[Task prompt] Give the material again in full, matching it exactly.

[Task inputs]
━━━━━━

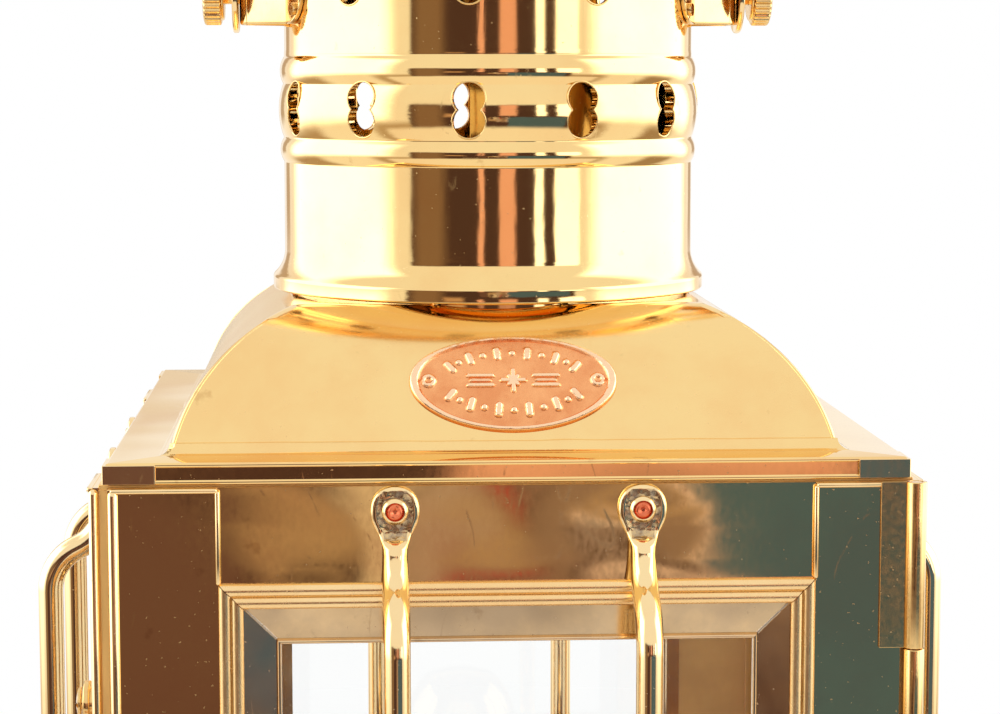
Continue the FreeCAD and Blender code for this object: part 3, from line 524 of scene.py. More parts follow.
def window_sheet(wall):
    """Wall sheet with its window cut out, very slightly uneven as hand-beaten sheet is."""
    prefix, body, turn = WALLS[wall]
    (left, front, bottom), (right, back, top) = wall_span(wall, "panel")
    frame_low, frame_high = wall_span(wall, "frame")
    half, thick = (frame_high.z - frame_low.z) / 2, back - front
    xs = stepped((left, -half, half, right), SHEET_STEP)
    zs = stepped((bottom, -half, half, top), SHEET_STEP)
    points, faces, paints = [], [], []
    for x in xs:
        for z in zs:
            inset = min(x - left, right - x, z - bottom, top - z, abs(max(abs(x), abs(z)) - half) + 1)
            uneven = 0.16 * smooth(inset, 0, 9) * (1 + noise.noise(Vector((x * 0.045, z * 0.06, turn + 1.5))))
            points += [(x, uneven, z), (x, thick, z)]

    def solid_cell(i, j):
        if not (0 <= i < len(xs) - 1 and 0 <= j < len(zs) - 1):
            return False
        return max(abs(xs[i] + xs[i + 1]), abs(zs[j] + zs[j + 1])) / 2 > half

    def corner(i, j, back):
        return 2 * (i * len(zs) + j) + back

    for i in range(len(xs) - 1):
        for j in range(len(zs) - 1):
            if not solid_cell(i, j):
                continue
            loop = [(i, j), (i + 1, j), (i + 1, j + 1), (i, j + 1)]
            for back in (0, 1):
                faces.append([corner(*spot, back) for spot in loop])
                paints.append(back)
            for number, (di, dj) in enumerate(((0, -1), (1, 0), (0, 1), (-1, 0))):
                if not solid_cell(i + di, j + dj):
                    first, second = loop[number], loop[(number + 1) % 4]
                    faces.append([corner(*first, 0), corner(*second, 0),
                                  corner(*second, 1), corner(*first, 1)])
                    paints.append(0)
    solid = Solid().add((points, faces), wall_place(wall), paints)
    return solid.piece(f"{prefix}_sheet", body, [WALL, INSIDE], [prefix + "_panel"], sharp=40)


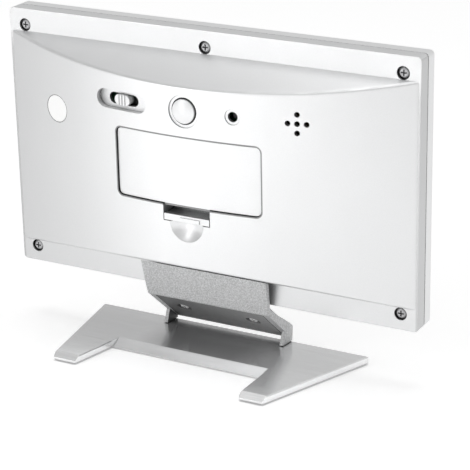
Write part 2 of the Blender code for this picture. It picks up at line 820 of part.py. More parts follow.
def case_screw_places():
    """Name, X and Z of the five case screws, with left and right as seen from the back."""
    return (
        ("top_left", CASE_SCREW_X, CASE_SCREW_Z),
        ("top_middle", 0, CASE_SCREW_Z),
        ("top_right", -CASE_SCREW_X, CASE_SCREW_Z),
        ("bottom_left", CASE_SCREW_X, -CASE_SCREW_Z),
        ("bottom_right", -CASE_SCREW_X, -CASE_SCREW_Z),
    )


def board_screw_places():
    return (
        ("left", EAR_X, EAR_Z),
        ("right", -EAR_X, EAR_Z),
        ("bottom", 0, BOARD_SCREW_Z),
    )


def key_places():
    middle = (len(KEY_NAMES) - 1) / 2
    return [(name, (index - middle) * KEY_PITCH) for index, name in enumerate(KEY_NAMES)]


def screw(name, head_radius, head_height, length, frame, placing):
    """Cross-head screw with its top at its origin and its shank down its own Z."""
    profile = (
        (0, 0),
        (head_radius - CROSS_WIDTH, 0),
        (head_radius, -CROSS_WIDTH),
        (head_radius, -head_height),
        (SHANK_RADIUS, -head_height),
        (SHANK_RADIUS, -head_height - length + SHANK_RADIUS / 2),
        (SHANK_RADIUS / 2, -head_height - length),
        (0, -head_height - length),
    )
    made = turned(name, profile, frame, screw_steel(), SCREW_SEGMENTS)
    arm = head_radius * 0.6
    half = CROSS_WIDTH / 2
    wide = tool(name + "_cross_x", box((-arm, -half, -CROSS_DEPTH), (arm, half, PAST)), frame)
    tall = tool(name + "_cross_y", box((-half, -arm, -CROSS_DEPTH), (half, arm, PAST)), frame)
    cut(made, wide, tall)
    for item in (made, wide, tall):
        item.matrix_local = placing
    return made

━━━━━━

[Answer to this problem]
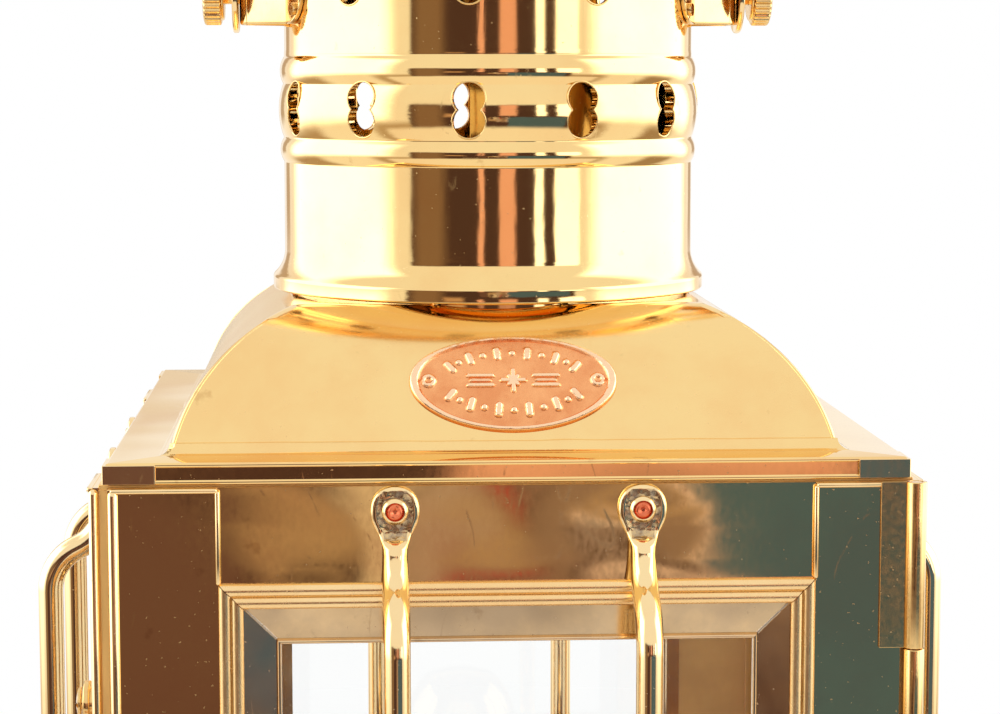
Continue the FreeCAD and Blender code for this object: part 3, from line 524 of scene.py. More parts follow.
def window_sheet(wall):
    """Wall sheet with its window cut out, very slightly uneven as hand-beaten sheet is."""
    prefix, body, turn = WALLS[wall]
    (left, front, bottom), (right, back, top) = wall_span(wall, "panel")
    frame_low, frame_high = wall_span(wall, "frame")
    half, thick = (frame_high.z - frame_low.z) / 2, back - front
    xs = stepped((left, -half, half, right), SHEET_STEP)
    zs = stepped((bottom, -half, half, top), SHEET_STEP)
    points, faces, paints = [], [], []
    for x in xs:
        for z in zs:
            inset = min(x - left, right - x, z - bottom, top - z, abs(max(abs(x), abs(z)) - half) + 1)
            uneven = 0.16 * smooth(inset, 0, 9) * (1 + noise.noise(Vector((x * 0.045, z * 0.06, turn + 1.5))))
            points += [(x, uneven, z), (x, thick, z)]

    def solid_cell(i, j):
        if not (0 <= i < len(xs) - 1 and 0 <= j < len(zs) - 1):
            return False
        return max(abs(xs[i] + xs[i + 1]), abs(zs[j] + zs[j + 1])) / 2 > half

    def corner(i, j, back):
        return 2 * (i * len(zs) + j) + back

    for i in range(len(xs) - 1):
        for j in range(len(zs) - 1):
            if not solid_cell(i, j):
                continue
            loop = [(i, j), (i + 1, j), (i + 1, j + 1), (i, j + 1)]
            for back in (0, 1):
                faces.append([corner(*spot, back) for spot in loop])
                paints.append(back)
            for number, (di, dj) in enumerate(((0, -1), (1, 0), (0, 1), (-1, 0))):
                if not solid_cell(i + di, j + dj):
                    first, second = loop[number], loop[(number + 1) % 4]
                    faces.append([corner(*first, 0), corner(*second, 0),
                                  corner(*second, 1), corner(*first, 1)])
                    paints.append(0)
    solid = Solid().add((points, faces), wall_place(wall), paints)
    return solid.piece(f"{prefix}_sheet", body, [WALL, INSIDE], [prefix + "_panel"], sharp=40)


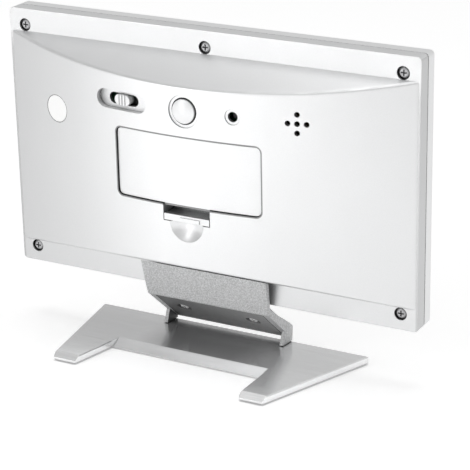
Write part 2 of the Blender code for this picture. It picks up at line 820 of part.py. More parts follow.
def case_screw_places():
    """Name, X and Z of the five case screws, with left and right as seen from the back."""
    return (
        ("top_left", CASE_SCREW_X, CASE_SCREW_Z),
        ("top_middle", 0, CASE_SCREW_Z),
        ("top_right", -CASE_SCREW_X, CASE_SCREW_Z),
        ("bottom_left", CASE_SCREW_X, -CASE_SCREW_Z),
        ("bottom_right", -CASE_SCREW_X, -CASE_SCREW_Z),
    )


def board_screw_places():
    return (
        ("left", EAR_X, EAR_Z),
        ("right", -EAR_X, EAR_Z),
        ("bottom", 0, BOARD_SCREW_Z),
    )


def key_places():
    middle = (len(KEY_NAMES) - 1) / 2
    return [(name, (index - middle) * KEY_PITCH) for index, name in enumerate(KEY_NAMES)]


def screw(name, head_radius, head_height, length, frame, placing):
    """Cross-head screw with its top at its origin and its shank down its own Z."""
    profile = (
        (0, 0),
        (head_radius - CROSS_WIDTH, 0),
        (head_radius, -CROSS_WIDTH),
        (head_radius, -head_height),
        (SHANK_RADIUS, -head_height),
        (SHANK_RADIUS, -head_height - length + SHANK_RADIUS / 2),
        (SHANK_RADIUS / 2, -head_height - length),
        (0, -head_height - length),
    )
    made = turned(name, profile, frame, screw_steel(), SCREW_SEGMENTS)
    arm = head_radius * 0.6
    half = CROSS_WIDTH / 2
    wide = tool(name + "_cross_x", box((-arm, -half, -CROSS_DEPTH), (arm, half, PAST)), frame)
    tall = tool(name + "_cross_y", box((-half, -arm, -CROSS_DEPTH), (half, arm, PAST)), frame)
    cut(made, wide, tall)
    for item in (made, wide, tall):
        item.matrix_local = placing
    return made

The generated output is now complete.